Review: The Myths of Innovation

A brief review of a short book. I haven’t been writing much due to a deluge of work, but I promised myself I’d try and review each book I read as soon as I finished reading it, not weeks later.

Scott Berkun’s The Myths of Innovation is a brief guide to the history of innovation. It is a well researched look at how innovations really happen and the environments and contexts surrounding people praised as innovators. I suspect some of this is not news to people who worked in the dot-com boom or spent time in an R&D lab, but even those people would benefit from the structural interpretation Berkun gives to those environments.

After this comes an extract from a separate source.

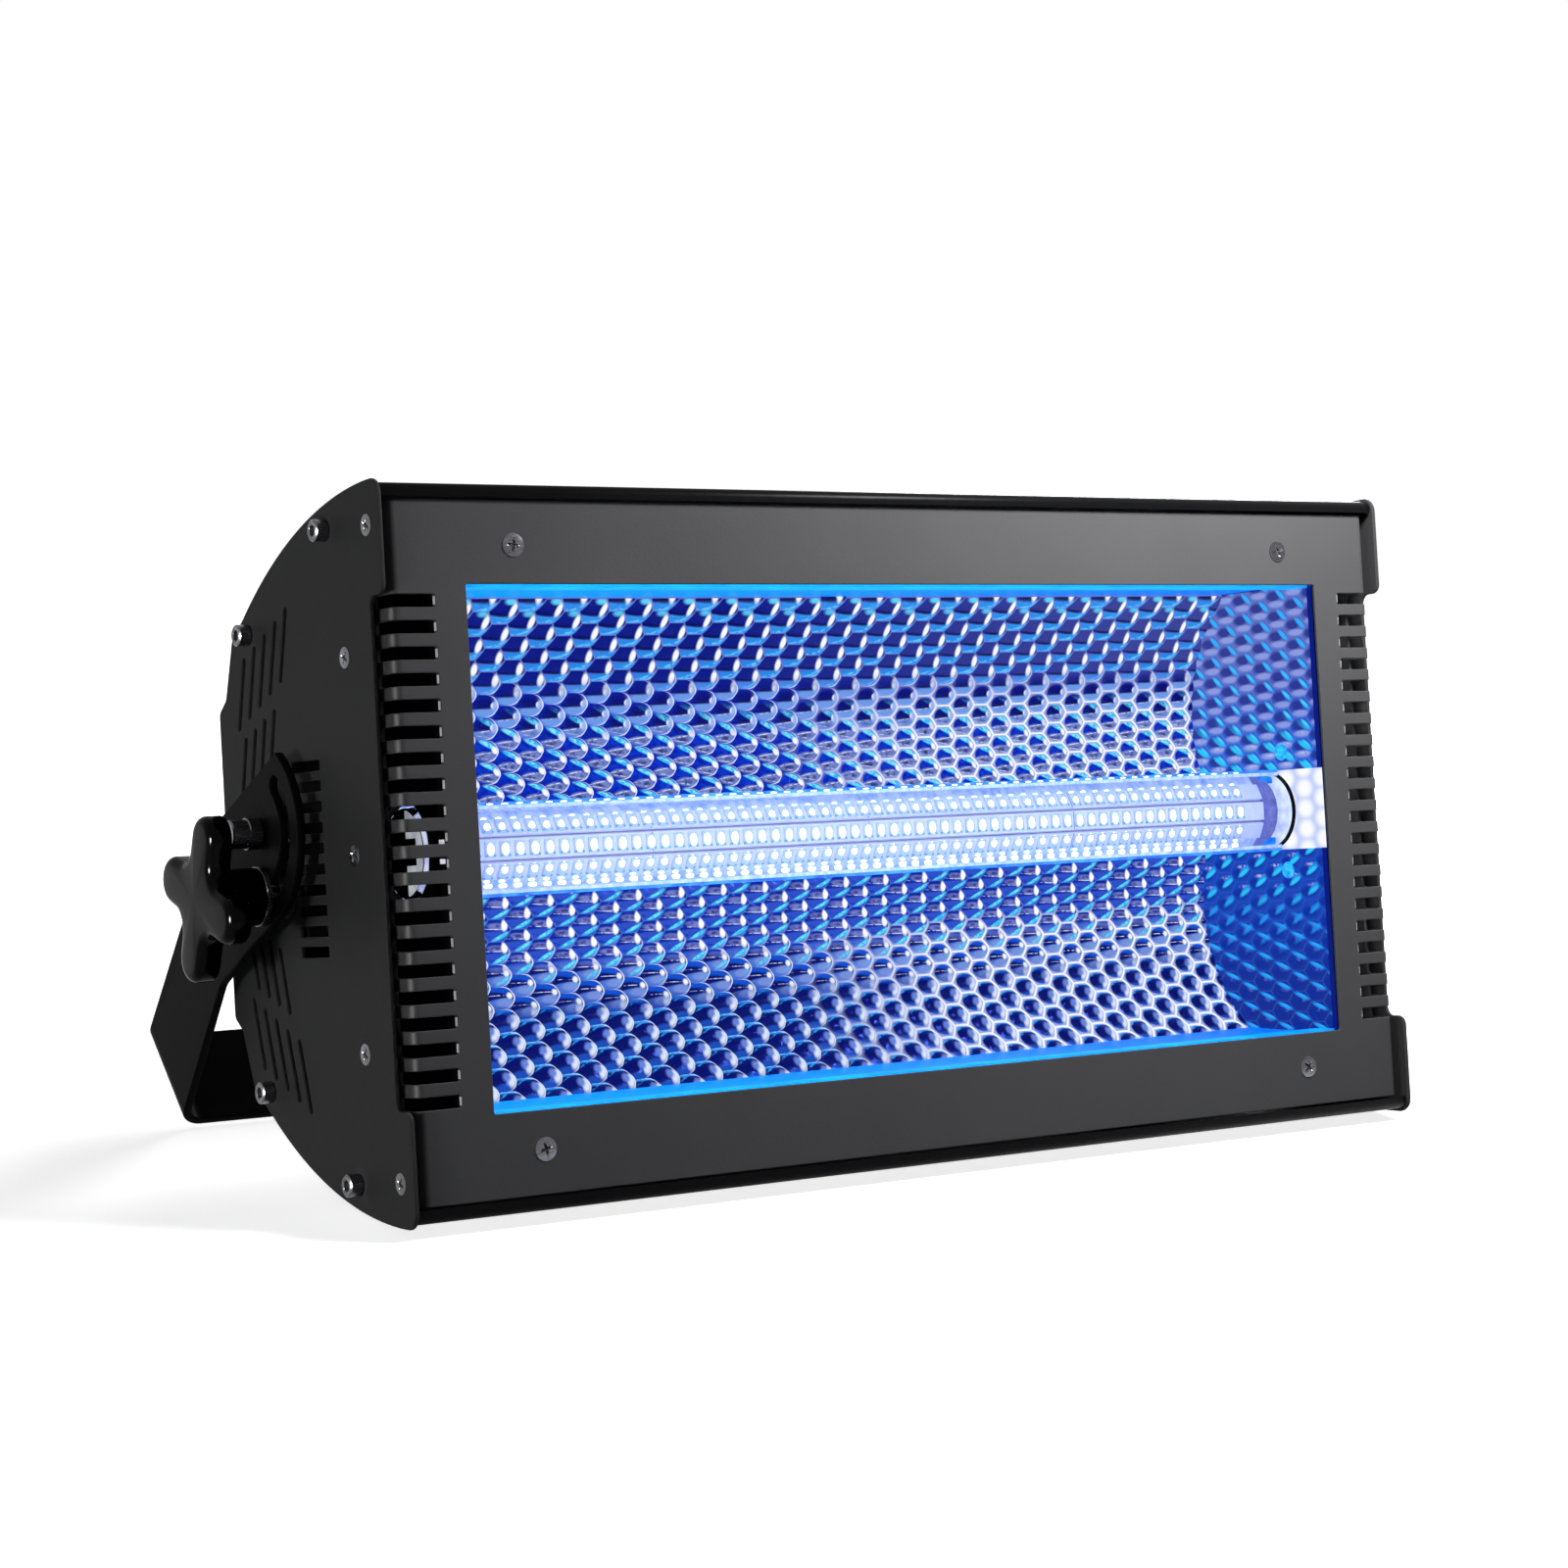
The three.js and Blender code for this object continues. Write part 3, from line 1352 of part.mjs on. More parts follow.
function addCapScrews() {
  capScrewPlaces().forEach(([y, z], k) => {
    const headFrom = cheekOuterX + common.seat;
    const headTo = headFrom + capScrew.headHeight;
    const shankFrom = cheekInnerX - capScrew.shankLength;
    const solid = join(
      barX(y, z, capScrew.headRadius, headFrom, headTo, 10),
      barX(y, z, capScrew.shankRadius, shankFrom, headFrom + capScrew.headHeight / 4, 6),
    );
    const socketFrom = headTo - capScrew.socketDepth;
    const socket = barX(y, z, capScrew.socketRadius, socketFrom, headTo + common.overrun, 6);
    const screw = cut(solid, socket);
    add(`cap_screw_right_${k + 1}`, screw, finish.blackOxide);
    add(`cap_screw_left_${k + 1}`, mirrored(screw), finish.blackOxide);
  });
}

addCheeks();
addCovers();
addRear();
addFront();
addLightBox();
addTube();
addFans();
addElectronics();
addYoke();
addPivots();
addKnobs();
addCapScrews();

// Stance: the head leans back until the cheeks' lower arches and the strap's outer edge both meet the floor.
const strapEdge = armPoint(yoke.strapReach + yoke.sheet, -yoke.strapHalf);
const fromArch = strapEdge.clone().sub(new THREE.Vector2(0, -archCentreZ));
const lean = -Math.PI / 2 - (fromArch.angle() - Math.PI * 2 - Math.acos(head.archRadius / fromArch.length()));
body.rotation.x = lean;
strobe.updateMatrixWorld(true);
const bounds = new THREE.Box3().setFromObject(strobe, true);
const middle = bounds.getCenter(new THREE.Vector3());
body.position.set(-middle.x, -middle.y, -bounds.min.z);
strobe.updateMatrixWorld(true);

export default strobe;
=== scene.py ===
"""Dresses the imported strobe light: finishes, lit light box, LED tube, fasteners, studio and camera.

Lengths are in millimetres in the head's own frame, as the sheet metal is drawn: X along the width, Y back
from the front edge of the side cheeks, Z up from mid height. One matrix turns them into the scene's metres.
"""

from __future__ import annotations

import json
import logging
import math
from collections.abc import Iterable, Sequence
from dataclasses import dataclass, field
from enum import Enum

import bmesh
import bpy
import numpy as np
from mathutils import Matrix, Vector

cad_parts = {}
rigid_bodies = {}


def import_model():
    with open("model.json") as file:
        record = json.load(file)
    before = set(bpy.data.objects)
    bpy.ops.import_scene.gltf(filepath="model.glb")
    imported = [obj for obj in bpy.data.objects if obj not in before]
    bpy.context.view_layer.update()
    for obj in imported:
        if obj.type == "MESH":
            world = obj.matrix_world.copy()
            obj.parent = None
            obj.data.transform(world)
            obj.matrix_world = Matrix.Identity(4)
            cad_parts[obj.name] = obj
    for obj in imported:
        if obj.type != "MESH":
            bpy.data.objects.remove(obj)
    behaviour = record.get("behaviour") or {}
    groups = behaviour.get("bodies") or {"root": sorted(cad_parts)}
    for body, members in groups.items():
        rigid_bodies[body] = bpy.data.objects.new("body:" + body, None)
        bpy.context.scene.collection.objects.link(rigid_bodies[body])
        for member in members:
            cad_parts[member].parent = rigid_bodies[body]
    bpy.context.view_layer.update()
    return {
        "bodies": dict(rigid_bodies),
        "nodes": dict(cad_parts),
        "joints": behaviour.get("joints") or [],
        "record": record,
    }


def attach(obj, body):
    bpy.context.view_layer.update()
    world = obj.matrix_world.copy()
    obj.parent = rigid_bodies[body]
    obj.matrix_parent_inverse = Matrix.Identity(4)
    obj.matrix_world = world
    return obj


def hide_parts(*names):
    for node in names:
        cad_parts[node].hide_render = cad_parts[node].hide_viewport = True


LOG = logging.getLogger("strobe")
MM = 0.001
QUARTER = math.pi / 2
Point = tuple[float, float]
Triple = tuple[float, float, float]
Outline = list[Point]
Mesh = bpy.types.Mesh
Tree = bpy.types.NodeTree
Node = bpy.types.Node
Socket = bpy.types.NodeSocket


class Body(Enum):
    """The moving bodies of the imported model."""

    HEAD = "lamp_head"
    YOKE = "yoke"
    KNOB_LEFT = "clamp_knob_left"
    KNOB_RIGHT = "clamp_knob_right"


class Way(Enum):
    """Where a turned piece points: the angle and the axis of the turn that takes z there."""

    RIGHT = (90, "Y")
    LEFT = (-90, "Y")
    FRONT = (90, "X")

    def at(self, *place: float) -> Matrix:
        """The matrix that puts a piece turned about z at a place in head millimetres."""
        angle, axis = self.value
        return Matrix.Translation(place) @ Matrix.Rotation(math.radians(angle), 4, axis)


# Plates are drawn flat in their own x and y, with their thickness along z.
SIDE_AXES = Matrix(((0, 0, 1, 0), (1, 0, 0, 0), (0, 1, 0, 0), (0, 0, 0, 1)))
FACE_AXES = Matrix(((1, 0, 0, 0), (0, 0, -1, 0), (0, 1, 0, 0), (0, 0, 0, 1)))


class Side(Enum):
    """The two ends of the light; the value is the sign of X."""

    LEFT = -1
    RIGHT = 1

    @property
    def word(self) -> str:
        """The side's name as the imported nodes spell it."""
        return self.name.lower()

    def flip(self) -> Matrix:
        """Mirrors what is drawn for the right end to this one."""
        return Matrix.Scale(-1, 4, (1, 0, 0)) if self is Side.LEFT else Matrix.Identity(4)

    def upright(self, x: float) -> Matrix:
        """Stands a plate upright across the light at a distance from its middle."""
        return self.flip() @ Matrix.Translation((x, 0, 0)) @ SIDE_AXES


@dataclass(frozen=True)
class HeadFrame:
    """How the leaning head stands in the scene."""

    lean: float = math.radians(-10.770961213124707)
    shift: Triple = (0.0, -78.01348311394736, 120.09231173199589)

    def matrix(self) -> Matrix:
        """The matrix from head millimetres to scene metres."""
        return Matrix.Scale(MM, 4) @ Matrix.Translation(self.shift) @ Matrix.Rotation(self.lean, 4, "X")

    def turn(self) -> Matrix:
        """The head's rotation alone."""
        return Matrix.Rotation(self.lean, 3, "X")


HEAD = HeadFrame()
# Places on the cheeks that several sub-assemblies share, as (y, z).
PIVOT = (83.5, 9.7)
CLAMP = (83.5, -11.3)
CAP_SCREWS = ((38.8, 106.1), (103.0, 77.8), (103.0, -77.8), (38.8, -106.1))


def linear(code: str) -> tuple[float, float, float, float]:
    """Turns an sRGB hex colour such as "#1a1b1d" into linear red, green, blue and alpha.

    Args:
        code: The colour.

    Returns:
        The four channels, from 0 to 1.
    """
    parts = [int(code[k : k + 2], 16) / 255 for k in (1, 3, 5)]
    red, green, blue = (p / 12.92 if p <= 0.04045 else ((p + 0.055) / 1.055) ** 2.4 for p in parts)
    return red, green, blue, 1.0


def add_node(
    tree: Tree,
    kind: str,
    values: dict[str | int, object] | None = None,
    links: dict[str | int, Socket] | None = None,
    **settings: object,
) -> Node:
    """Adds one shader node with its settings, socket values and links.

    Args:
        tree: The node tree.
        kind: The node's type, without the prefix that all shader nodes share.
        values: Input sockets, by name or number, and their values.
        links: Input sockets, by name or number, and the output sockets that feed them.
        **settings: Attributes of the node itself.

    Returns:
        The new node.
    """
    node = tree.nodes.new(f"ShaderNode{kind}")
    for name, value in settings.items():
        setattr(node, name, value)
    for name, value in (values or {}).items():
        node.inputs[name].default_value = value
    for name, source in (links or {}).items():
        tree.links.new(source, node.inputs[name])
    return node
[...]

Where this book falls short, in my opinion, is a lack of practical advice for people who need help fostering innovation in their departments or companies. It’s easy to say, “here’s how innovative organizations operate”, the challenge is in learning how to change your organization and convince management that there will be a benefit to the change. I can tell my boss about innovative companies until I’m blue in the face, but unless I can describe a plan with practical changes, my boss probably isn’t going to support me. If Berkun has experience helping companies change and become more innovative, I wish he’d revise this book with some real-world examples of what works and what doesn’t.

It’s a quick read at ~150 pages and there is a useful bibliography and guide to other books on the subject of innovation and creativity and certainly worth reading the next time you have a short flight or a layover.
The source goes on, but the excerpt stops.